Not many people make it a Blockbuster night anymore. On Sept. 23, the movie rental company filed for bankruptcy.
Blockbuster earned less in its second quarter of 2010 than its second quarter of 2009, mostly due to store closures, decline in store sales, and an inability to be easily traded in the market, according to the Blockbuster Web site.
Competition from companies like Netflix and On Demand were some of Blockbuster’s problems and Ramdas Chandra, associate professor of International Business, said even these options will vanish over time through online streaming.
When Netflix started, many doubted its longevity. Blockbuster started offering options of in-store or online rentals, while Netflix was more online, Chandra said.
“Netflix came out with a stronger online program.
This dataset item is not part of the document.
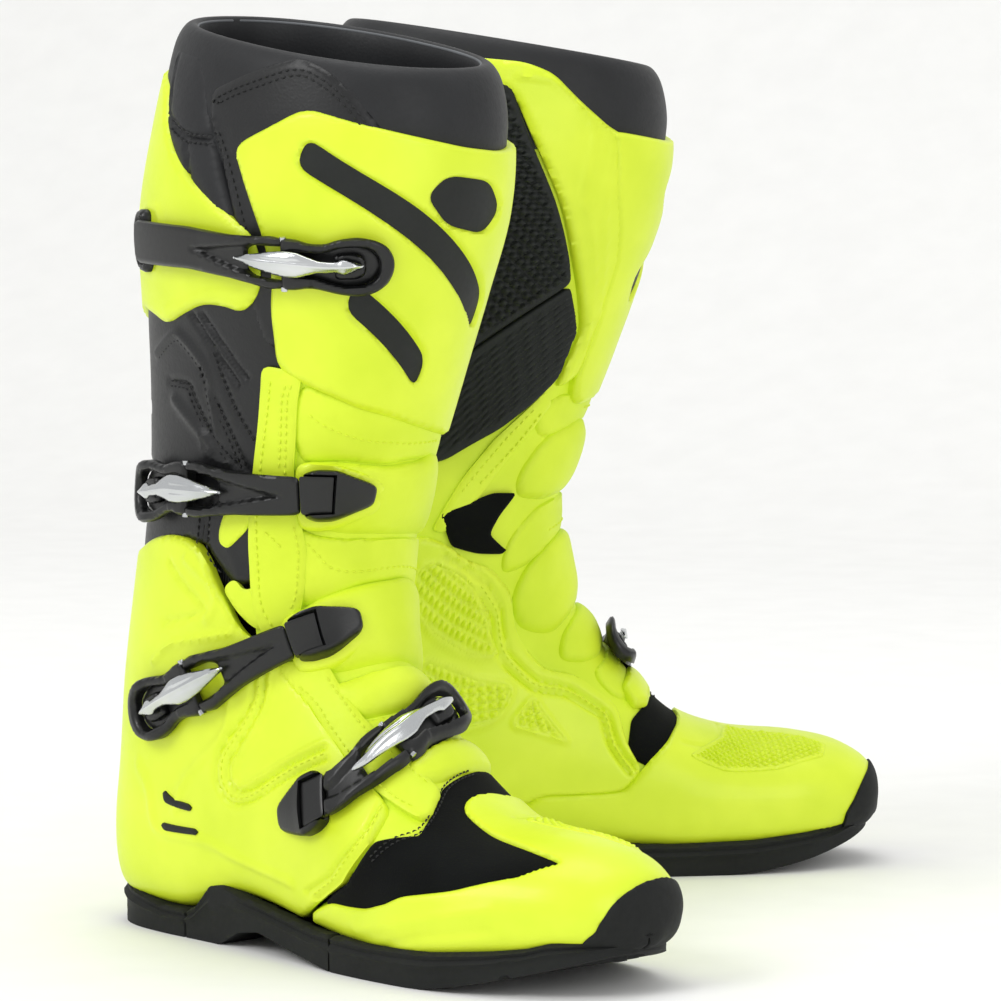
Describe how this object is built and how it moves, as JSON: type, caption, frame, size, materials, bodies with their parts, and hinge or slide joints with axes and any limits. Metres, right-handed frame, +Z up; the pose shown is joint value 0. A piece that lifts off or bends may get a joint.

They were better at it than Blockbuster, especially around the ‘.com’ era,” he said. “Netflix’s streaming capability has made them even stronger.”
Blockbuster came into the online game late, said Chandra.
If Blockbuster wants to survive, they have to reinvent their ways, said Chandra. They have access to a lot of networks and should move towards streaming and skip mail/ordering. But, they can’t do it alone, he said.
“Right now, I don’t think they’re going to last very long,” said Chandra.
Diana Karpowicz, graduate international business student said, “I used to use Blockbuster years ago, very frequently, but then prices started shooting high for rentals.”